We next visited the Palazzo Grassi for the Rudolf Stingel exhibit, which I found almost wholly without merit and either a huge creative failing or just plain aimless and annoying masterbation by the artist. We also stopped at a couple of pavilions for the countries of Bosnia and Montenegro, the second of which I found to be really lovely spacial constructions.
By the end of the day I was pretty beat and came back to the apartment for a rest. We head to dinner at a thankfully close-by restaurant at 9…

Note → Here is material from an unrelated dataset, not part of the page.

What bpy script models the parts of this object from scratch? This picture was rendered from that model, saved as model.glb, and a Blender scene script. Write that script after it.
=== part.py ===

With only about 4 hours sleep to go on, I made my way to the airport at around 5am to catch my flight to Venice to meet Olaf and his friends. We will stay in Venice until Monday and visit a few expos of the biennale and generally take in the beauty that is the city of Venice herself. The last time I was in Venice was about 10 years ago. The city seems physically much the same, but one of the biggest differences is that it is much easier to find one’s way around then it was back then, for the simple reason of google maps on a phone. I remember at that time getting lost and a little panicked one night, sure I was going in circles. Now you can always route your way from one place to another, it is quite amazing how technology has so drastically changed that.
The apartment we are staying in is really lovely, in a part of Venice I had not seen before, and this gives us many opportunities to crisscross the city and see new buildings and piazzas. Venice is really one of the most beautiful and atmospheric cities in the world, I love how dense the urban fabric is, and how one minute you could be in a crevice of a street where you could literally touch both sides at the same time and then come out into a dramatic plaza with a gorgeous church as its centerpiece a moment later.